Which means thinking about something we didn’t used to think about so much: wildfire.

This morning we attended the annual meeting of the Wallowa Lake Homeowners Association. “Democracy in action,” Linda reminded me as the sound system predictably went on the fritz. When it came back on someone asked the same question that had been asked ten minutes earlier about a budget item that had already been passed. What did Churchill say? “Democracy is the worst form of government imaginable, except for every other.”
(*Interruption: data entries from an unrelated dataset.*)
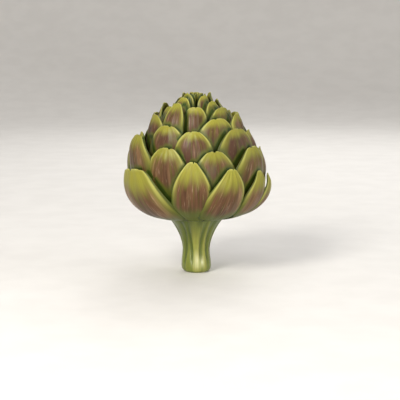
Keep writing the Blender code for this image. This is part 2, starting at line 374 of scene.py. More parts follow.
def pushOut(points):
    # moves points out onto the dome, and gives their own radius too
    c = creaseShadeLooks
    radius = np.hypot(points[:, 0], points[:, 1])
    height = points[:, 2] - c["slope"] * radius
    rise = np.clip((height - c["domeFoot"]) / (c["domeTop"] - c["domeFoot"]), 0, c["highest"])
    scale = c["domeRadius"] * np.sqrt(1 - rise ** 2) / np.maximum(radius, 1e-5)
    return np.stack([points[:, 0] * scale, points[:, 1] * scale, height], axis=1), radius


def writeCreaseShade(piece, rims):
    # painted shade: how close each point is to the rim of a leaf in front of it, from 0 to 1
    rimPlaces, rimRadius = pushOut(rims)
    tree = kdtree.KDTree(len(rims))
    for index, point in enumerate(rimPlaces):
        tree.insert(point, index)
    tree.balance()
    places, radius = pushOut(readPoints(piece))
    found = [tree.find(point) for point in places]
    far = np.array([hit[2] for hit in found])
    behind = rimRadius[[hit[1] for hit in found]] > radius + creaseShadeLooks["step"]
    near = np.clip(1 - far / creaseShadeLooks["reach"], 0, 1)
    writeAttribute(piece, "creaseShade", np.where(behind, near, 0))


def newGroup(name, inputs, outputs):
    group = bpy.data.node_groups.new(name, "ShaderNodeTree")
    for label, kind, value in inputs:
        socket = group.interface.new_socket(label, in_out="INPUT", socket_type=kind)
        if value is not None:
            socket.default_value = value
    for label, kind in outputs:
        group.interface.new_socket(label, in_out="OUTPUT", socket_type=kind)
    return group, group.nodes.new("NodeGroupInput"), group.nodes.new("NodeGroupOutput")


def addNode(tree, kind, **values):
    node = tree.nodes.new(kind)
    for key, value in values.items():
        setattr(node, key, value)
    return node


def mathNode(tree, operation, a, b=None, clamp=False):
    node = addNode(tree, "ShaderNodeMath", operation=operation, use_clamp=clamp)
    for socket, value in zip(node.inputs, (a, b)):
        if value is None:
            continue
        if isinstance(value, (int, float)):
            socket.default_value = value
        else:
            tree.links.new(value, socket)
    return node.outputs[0]


def rangeNode(tree, value, fromMin, fromMax, toMin=0.0, toMax=1.0, smooth=True):
    node = addNode(tree, "ShaderNodeMapRange")
    node.interpolation_type = "SMOOTHSTEP" if smooth else "LINEAR"
    tree.links.new(value, node.inputs["Value"])
    limits = {"From Min": fromMin, "From Max": fromMax, "To Min": toMin, "To Max": toMax}
    for label, number in limits.items():
        node.inputs[label].default_value = number
    return node.outputs["Result"]


def mixColour(tree, factor, a, b, mode="MIX"):
    node = addNode(tree, "ShaderNodeMix", data_type="RGBA", blend_type=mode)
    node.clamp_factor = True
    for socket, value in ((node.inputs[0], factor), (node.inputs[6], a), (node.inputs[7], b)):
        if isinstance(value, (int, float)):
            socket.default_value = value
        elif isinstance(value, (tuple, list)):
            socket.default_value = (*value, 1)
        else:
            tree.links.new(value, socket)
    return node.outputs[2]


def rampNode(tree, value, stops):
    node = addNode(tree, "ShaderNodeValToRGB")
    ramp = node.color_ramp
    ramp.interpolation = "EASE"
    while len(ramp.elements) < len(stops):
        ramp.elements.new(0.5)
    for element, (place, colour) in zip(ramp.elements, stops):
        element.position = place
        element.color = (*colour, 1)
    tree.links.new(value, node.inputs[0])
    return node.outputs[0]


def readAttribute(tree, label):
    return addNode(tree, "ShaderNodeAttribute", attribute_name=label).outputs["Fac"]


def darkenBy(tree, colour, shade):
    # multiplies a colour by a grey value
    grey = addNode(tree, "ShaderNodeCombineColor")
    for socket in grey.inputs[:3]:
        tree.links.new(shade, socket)
    return mixColour(tree, 1.0, colour, grey.outputs[0], "MULTIPLY")


def makeFibres():
    # long streaks along V of the coordinate it is given: Mask is broad, Fine is thin
    group, given, out = newGroup(
        "plantFibres",
        [
            ("Vector", "NodeSocketVector", None),
            ("Across", "NodeSocketFloat", 14.0),
            ("Along", "NodeSocketFloat", 1.2),
            ("Seed", "NodeSocketFloat", 0.0),
        ],
        [("Mask", "NodeSocketFloat"), ("Fine", "NodeSocketFloat")],
    )
    parts = addNode(group, "ShaderNodeSeparateXYZ")
    group.links.new(given.outputs["Vector"], parts.inputs[0])
    across = mathNode(group, "MULTIPLY", parts.outputs[0], given.outputs["Across"])
    along = mathNode(group, "MULTIPLY", parts.outputs[1], given.outputs["Along"])
    joined = addNode(group, "ShaderNodeCombineXYZ")
    group.links.new(across, joined.inputs[0])
    group.links.new(along, joined.inputs[1])
    group.links.new(given.outputs["Seed"], joined.inputs[2])
    for label, scale, detail in (("Mask", 1.0, 1.5), ("Fine", 3.1, 4.0)):
        texture = addNode(group, "ShaderNodeTexNoise", noise_dimensions="3D")
        texture.inputs["Scale"].default_value = scale
        texture.inputs["Detail"].default_value = detail
        texture.inputs["Roughness"].default_value = 0.5
        group.links.new(joined.outputs[0], texture.inputs["Vector"])
        group.links.new(texture.outputs["Fac"], out.inputs[label])
    return group


fibres = makeFibres()
noiseRange = (0.3, 0.7)         # where nearly all of a noise value lies


def newMaterial(name):
    material = bpy.data.materials.new(name)
    material.use_nodes = True
    return material, material.node_tree, material.node_tree.nodes["Principled BSDF"]


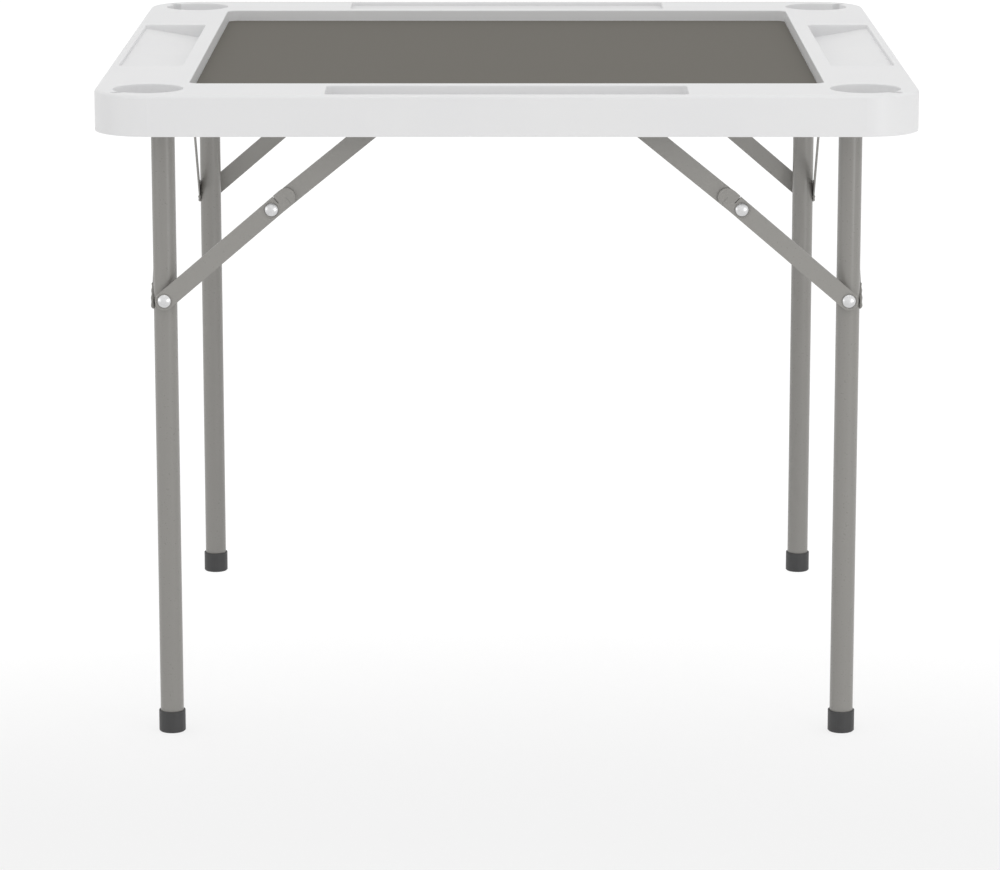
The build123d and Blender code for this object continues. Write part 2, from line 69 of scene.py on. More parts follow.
def add_node(tree, kind, inputs, **settings):
    """Adds a node with its settings. An input is a value, or the output that it is linked from."""
    node = tree.nodes.new(kind)
    for name, value in settings.items():
        setattr(node, name, value)
    for name, value in inputs.items():
        if isinstance(value, bpy.types.NodeSocket):
            tree.links.new(value, node.inputs[name])
        else:
            node.inputs[name].default_value = value
    return node


def new_material(name):
    """An empty material: the material, its tree, and the object's own coordinates in metres."""
    material = bpy.data.materials.new(name)
    material.use_nodes = True
    tree = material.node_tree
    tree.nodes.clear()
    return material, tree, add_node(tree, "ShaderNodeTexCoord", {}).outputs["Object"]


def dress(material, nodes):
    """Gives CAD nodes a material in place of their plain one."""
    for name in nodes:
        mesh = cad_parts[name].data
        mesh.materials.clear()
        mesh.materials.append(material)


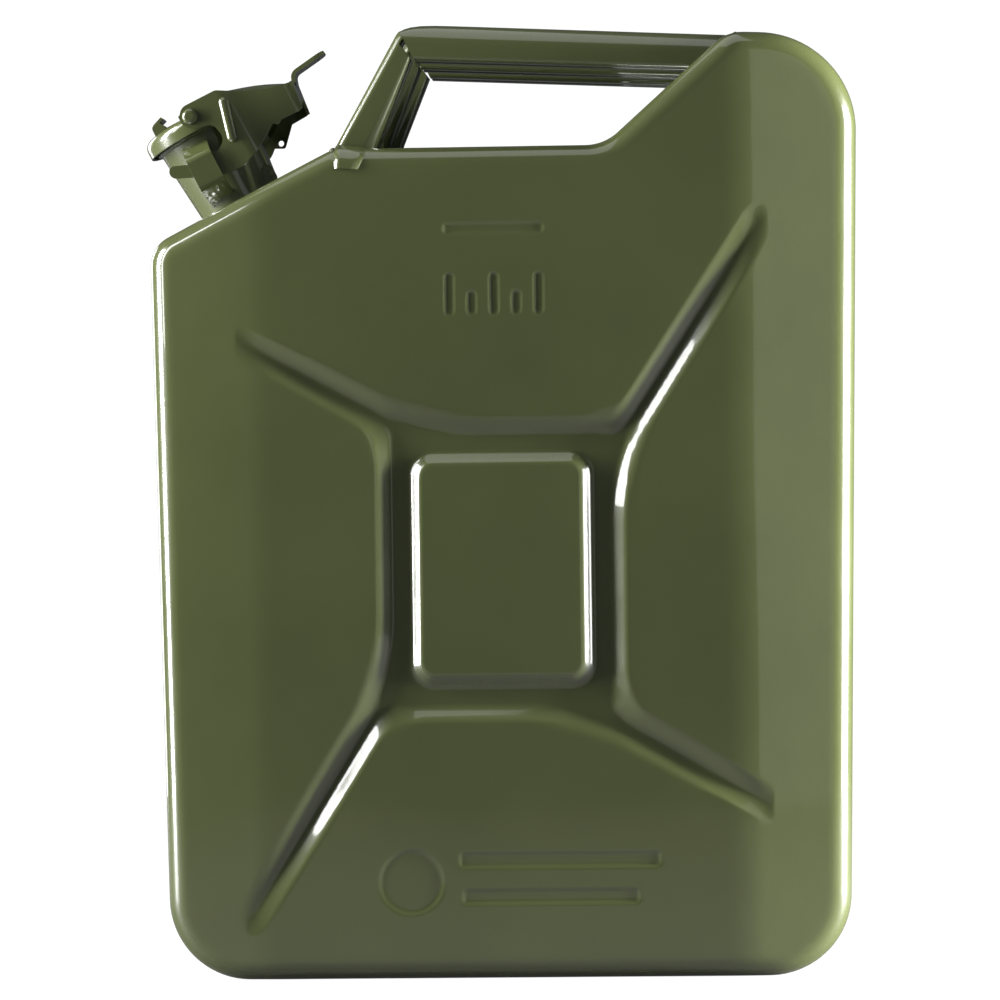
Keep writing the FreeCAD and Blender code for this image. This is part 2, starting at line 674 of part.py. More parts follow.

Big interest around a program called “Fire Wise.” It is affiliated with the U. S. Department of Agriculture, which has the National Forests under its remit. The idea is to do what can be done to reduce fire danger in the “ignition zone,” i.e. 200′ in all directions around a dwelling. Beyond that the effort is to reduce the flammable material that has accumulated on the floor of these drier east side forests. Sounds like “infrastructure” (and good jobs) to me!

All of this rests on a change in forest management philosophy which was highlighted in a couple of community programs this week in nearby Joseph. For a generation environmentalists and timber industry were at complete loggerheads, with each representing an extreme; no cuts to clear-cuts. Now, there’s a new coalescence around the understanding that forests need to be managed and not just in order to maximize the timber harvest, but as a complex ecological system with mega-fire prevention one of the concerns.

That shift means that the two sides have come together around taking out the build-up of low-level, highly flammable material and smaller trees, to protect more mature trees and the forest itself. Native Americans did this with controlled burns. Nowadays, some area mills have completely re-engineered themselves for these changes and to handle smaller trees.

The bigger driver is, of course, the big fires and destruction of homes and entire towns in Oregon and California in recent years. These have gotten the attention of people, power companies and local governments. Which is good. Hence, programs like “Fire-Wise” and shifts in forest management. But there’s a lot of catch-up to do and almost everyone says the situations will get worse before it gets better.

Climate change is a big part of that. It has extended the warmer, drier season. “Fire season” used to be three or four months. Now, it is six to eight months, even year round in some areas.

Besides doing our part to clean up our “ignition zone,” we’ve enjoyed a couple of excursions to favorite places. We went to what locals refer to as “The Imnaha” on Wednesday. It is a spectacular canyon land to the east of us, the run-up to “Hell’s Canyon.” The latter is the world’s deepest canyon. The Snake River runs through on its way to the Columbia.

When I was a kid a favorite family outing was to drive to the Hat Point Lookout on the western rim of Hell’s Canyon and have a breakfast cookout: bacons, eggs, potatoes, coffee. That meant we were up and on our way by 4:30 a.m. in order to catch the sunrise over the Seven Devils Mountains. Linda and I drove that Hat Point Road this week (not at 4:30 a.m.), where we came upon a dozen folks in groups of two and three who were hunting bears. “Spring bear season” ends on Memorial Day, so the smart bears will stay in their caves another couple days. I didn’t even know there was a bear season!

We also got out on the Zumwalt Prairie yesterday, which like Hell’s Canyon, boasts a superlative. It is the largest surviving (never tilled) grassland prairie in North America. A land of many hawks, falcons and eagles enjoying the prairie squirrels. We saw a small herd of about two dozen elk as they crested a hill on the Zumwalt. You can make out a half dozen or so, stopping to look back at us as they made the top of the hill and safety. (All photos by Linda Robinson).

As you can see in all three of these photos, the clouds are amazing here. “The heavens are telling the glory of God,” as the Psalms put it.